§ **SHORT EXERCISE**
Return every entry exactly as written.
[start of EXTRACTED DATA]
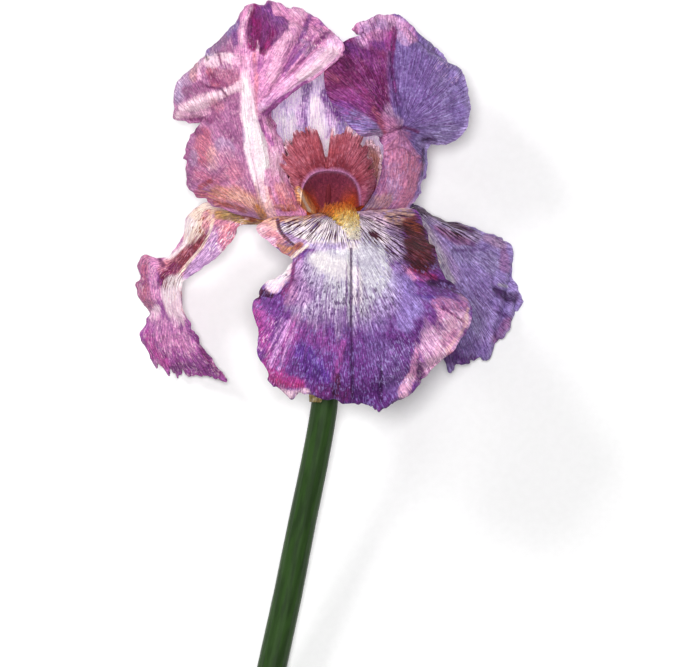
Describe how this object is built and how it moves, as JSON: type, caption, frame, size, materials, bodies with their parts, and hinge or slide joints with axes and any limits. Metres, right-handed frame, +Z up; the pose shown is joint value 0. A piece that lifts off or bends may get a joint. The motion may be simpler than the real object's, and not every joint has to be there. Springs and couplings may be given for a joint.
{
  "type": "bearded iris flower",
  "caption": "Cut bearded iris bloom lying on its back: arched upright petals, ruffled hanging petals with fuzzy beards, crested style arms and a slim green stem",
  "frame": {"origin": "below the middle of the flower's box, on the surface that it lies on", "axes": "+Z up, the face of the bloom looking up; +Y from the stem's cut end to the top of the bloom; +X to the bloom's right"},
  "size_m": [0.1462, 0.3026, 0.0907],
  "materials": {
    "stem": "satin",
    "bract": "matte",
    "ovary": "satin",
    "fall": "matte",
    "standard": "matte",
    "beard": "matte",
    "style": "matte",
    "stamen": "matte"
  },
  "bodies": {
    "root": {"stem": "stem", "bract_outer": "bract", "bract_inner": "bract", "ovary": "ovary", "fall_front": "fall", "fall_left": "fall", "fall_right": "fall", "standard_left": "standard", "standard_right": "standard", "standard_back": "standard", "beard_front": "beard", "beard_left": "beard", "beard_right": "beard", "style_front": "style", "style_left": "style", "style_right": "style", "stamen_front": "stamen", "stamen_left": "stamen", "stamen_right": "stamen"}
  },
  "joints": []
}
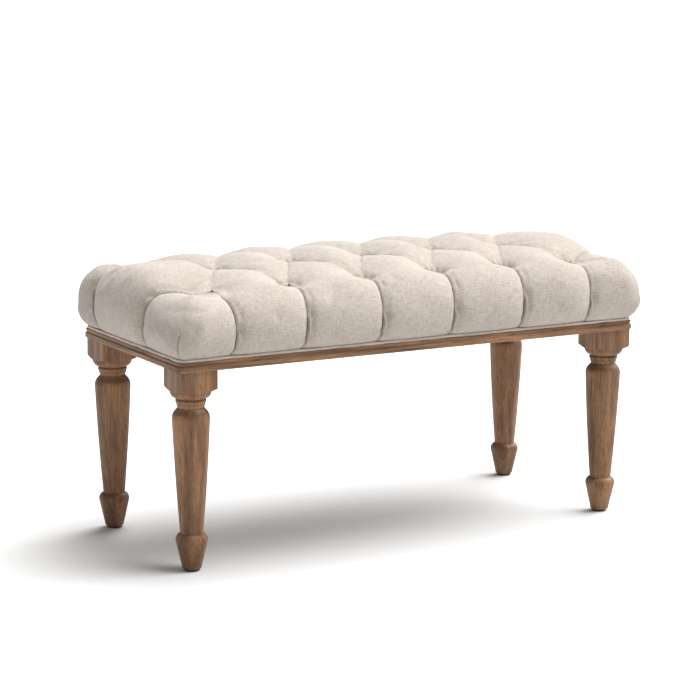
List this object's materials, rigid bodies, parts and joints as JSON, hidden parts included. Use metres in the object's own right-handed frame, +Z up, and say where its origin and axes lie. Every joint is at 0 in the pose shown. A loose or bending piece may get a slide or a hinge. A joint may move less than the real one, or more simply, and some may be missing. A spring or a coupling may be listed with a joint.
{
  "type": "upholstered bench",
  "caption": "Backless bench with a diamond-tufted linen cushion, self piping, a thin moulded oak surround and turned, tapered oak legs on small glides.",
  "frame": {"origin": "on the floor under the middle of the seat", "axes": "+X along the length of the bench, -Y towards the front, +Z up"},
  "size_m": [0.9328, 0.427, 0.49],
  "materials": {
    "oak": "weathered oak, oiled matt, with open vertical grain",
    "linen": "oatmeal linen weave with slubs",
    "fibre": "white polyester fibre",
    "foam": "cream polyurethane foam",
    "plywood": "bare birch plywood",
    "beech": "bare beech",
    "zinc_steel": "bright zinc plate",
    "glide_plastic": "black plastic",
    "black_cloth": "black non-woven cloth",
    "cotton_cord": "natural cotton",
    "waxed_twine": "waxed linen twine"
  },
  "bodies": {
    "root": {"back_left_glide": "glide_plastic", "back_left_leg": "oak", "back_right_glide": "glide_plastic", "back_right_leg": "oak", "back_surround": "oak", "centre_rail": "beech", "dust_cover": "black_cloth", "dust_cover_staples": "zinc_steel", "foam_core": "foam", "front_left_glide": "glide_plastic", "front_left_leg": "oak", "front_right_glide": "glide_plastic", "front_right_leg": "oak", "front_surround": "oak", "glide_nails": "zinc_steel", "left_surround": "oak", "leg_dowels": "beech", "leg_hanger_bolts": "zinc_steel", "leg_tee_nuts": "zinc_steel", "mitre_dowels": "beech", "piping": "linen", "piping_cord": "cotton_cord", "right_surround": "oak", "seat_cover": "linen", "seat_deck": "plywood", "seat_screws": "zinc_steel", "tufting_twines": "waxed_twine", "twine_washers": "zinc_steel", "wadding": "fibre"}
  },
  "joints": []
}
[end of EXTRACTED DATA]
§ **RESULT BELOW**
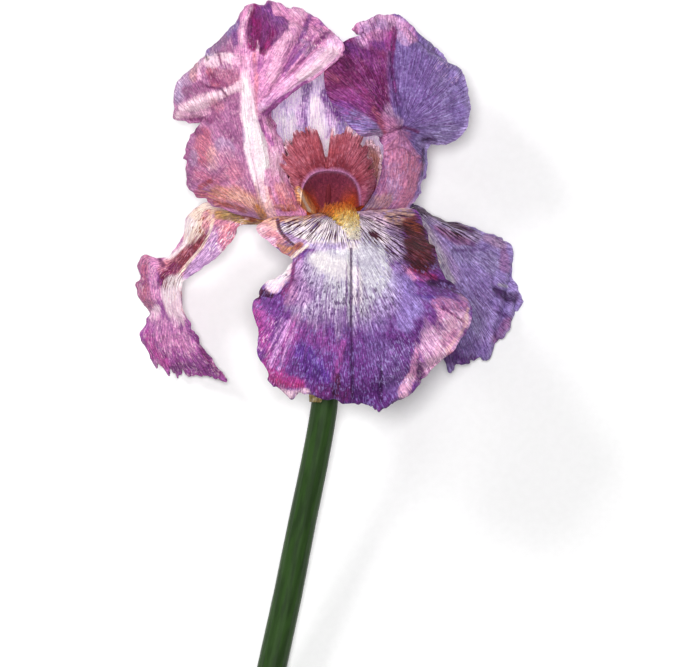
Describe how this object is built and how it moves, as JSON: type, caption, frame, size, materials, bodies with their parts, and hinge or slide joints with axes and any limits. Metres, right-handed frame, +Z up; the pose shown is joint value 0. A piece that lifts off or bends may get a joint. The motion may be simpler than the real object's, and not every joint has to be there. Springs and couplings may be given for a joint.
{
  "type": "bearded iris flower",
  "caption": "Cut bearded iris bloom lying on its back: arched upright petals, ruffled hanging petals with fuzzy beards, crested style arms and a slim green stem",
  "frame": {"origin": "below the middle of the flower's box, on the surface that it lies on", "axes": "+Z up, the face of the bloom looking up; +Y from the stem's cut end to the top of the bloom; +X to the bloom's right"},
  "size_m": [0.1462, 0.3026, 0.0907],
  "materials": {
    "stem": "satin",
    "bract": "matte",
    "ovary": "satin",
    "fall": "matte",
    "standard": "matte",
    "beard": "matte",
    "style": "matte",
    "stamen": "matte"
  },
  "bodies": {
    "root": {"stem": "stem", "bract_outer": "bract", "bract_inner": "bract", "ovary": "ovary", "fall_front": "fall", "fall_left": "fall", "fall_right": "fall", "standard_left": "standard", "standard_right": "standard", "standard_back": "standard", "beard_front": "beard", "beard_left": "beard", "beard_right": "beard", "style_front": "style", "style_left": "style", "style_right": "style", "stamen_front": "stamen", "stamen_left": "stamen", "stamen_right": "stamen"}
  },
  "joints": []
}
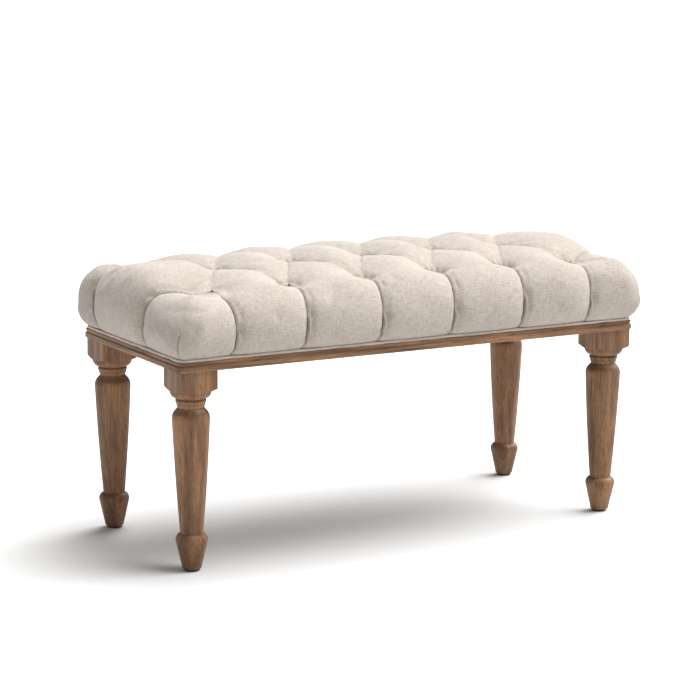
List this object's materials, rigid bodies, parts and joints as JSON, hidden parts included. Use metres in the object's own right-handed frame, +Z up, and say where its origin and axes lie. Every joint is at 0 in the pose shown. A loose or bending piece may get a slide or a hinge. A joint may move less than the real one, or more simply, and some may be missing. A spring or a coupling may be listed with a joint.
{
  "type": "upholstered bench",
  "caption": "Backless bench with a diamond-tufted linen cushion, self piping, a thin moulded oak surround and turned, tapered oak legs on small glides.",
  "frame": {"origin": "on the floor under the middle of the seat", "axes": "+X along the length of the bench, -Y towards the front, +Z up"},
  "size_m": [0.9328, 0.427, 0.49],
  "materials": {
    "oak": "weathered oak, oiled matt, with open vertical grain",
    "linen": "oatmeal linen weave with slubs",
    "fibre": "white polyester fibre",
    "foam": "cream polyurethane foam",
    "plywood": "bare birch plywood",
    "beech": "bare beech",
    "zinc_steel": "bright zinc plate",
    "glide_plastic": "black plastic",
    "black_cloth": "black non-woven cloth",
    "cotton_cord": "natural cotton",
    "waxed_twine": "waxed linen twine"
  },
  "bodies": {
    "root": {"back_left_glide": "glide_plastic", "back_left_leg": "oak", "back_right_glide": "glide_plastic", "back_right_leg": "oak", "back_surround": "oak", "centre_rail": "beech", "dust_cover": "black_cloth", "dust_cover_staples": "zinc_steel", "foam_core": "foam", "front_left_glide": "glide_plastic", "front_left_leg": "oak", "front_right_glide": "glide_plastic", "front_right_leg": "oak", "front_surround": "oak", "glide_nails": "zinc_steel", "left_surround": "oak", "leg_dowels": "beech", "leg_hanger_bolts": "zinc_steel", "leg_tee_nuts": "zinc_steel", "mitre_dowels": "beech", "piping": "linen", "piping_cord": "cotton_cord", "right_surround": "oak", "seat_cover": "linen", "seat_deck": "plywood", "seat_screws": "zinc_steel", "tufting_twines": "waxed_twine", "twine_washers": "zinc_steel", "wadding": "fibre"}
  },
  "joints": []
}